There is a great deal of theological and philosophical dialogue going on in minority communities. There is just as much of an appetite in the urban community in Detroit for that conversation as there is in Manhattan for Eric Metaxas's Socrates in the City. We bring many of the same great theological minds into our setting for our Answering the Challenge conferences, and the philosophical and theological dialogue is just as rich.
Hip-hop addresses theological and philosophical questions as well.
The Christian hip-hop artist is the modern equivalent of the ancient prophet. Hip-hop artists have a very interesting and complex relationship with pastors. The relationship between the pastor and the prophet is always complicated. But hip-hop artists have done a great job at liberating apologetics from the prison of the classroom. They demand to express apologetics in a creative way.
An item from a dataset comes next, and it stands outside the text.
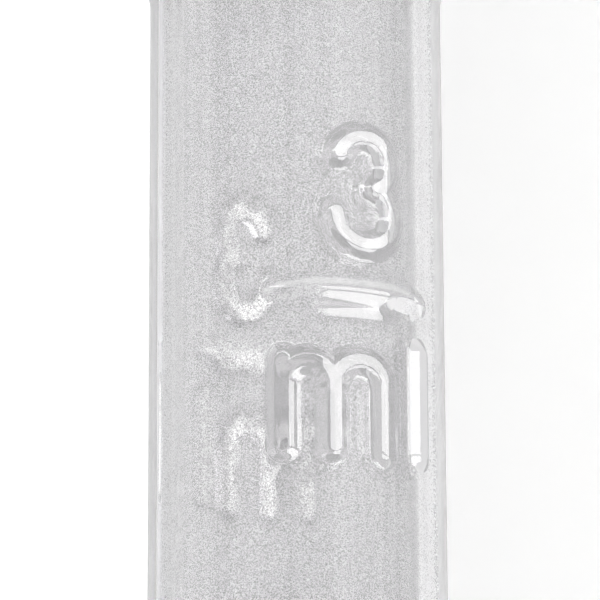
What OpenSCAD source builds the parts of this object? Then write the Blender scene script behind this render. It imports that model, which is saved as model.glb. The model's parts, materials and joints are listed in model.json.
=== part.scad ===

It's beautiful that apologetics has invaded the realm of music and movies and media, through the playwrights and the poets and the spoken-word artists. At our Answering the Challenge events, there's always a spoken-word artist or a poet or a Christian rapper who can give a rhythm to this. For the minority person, truth has to resonate not just in an intellectual way, but in a soul-ish way. There has to be a rhythm to it.
I appreciate Lecrae and the 116 Clique and Cross Movement and all of the young urban apologists who know how to take it to a street corner. Now you're finding hip-hop heads on seminary campuses—you go to Dallas and you go to Biola and there they are. This is how the gospel expresses itself when it hits my community.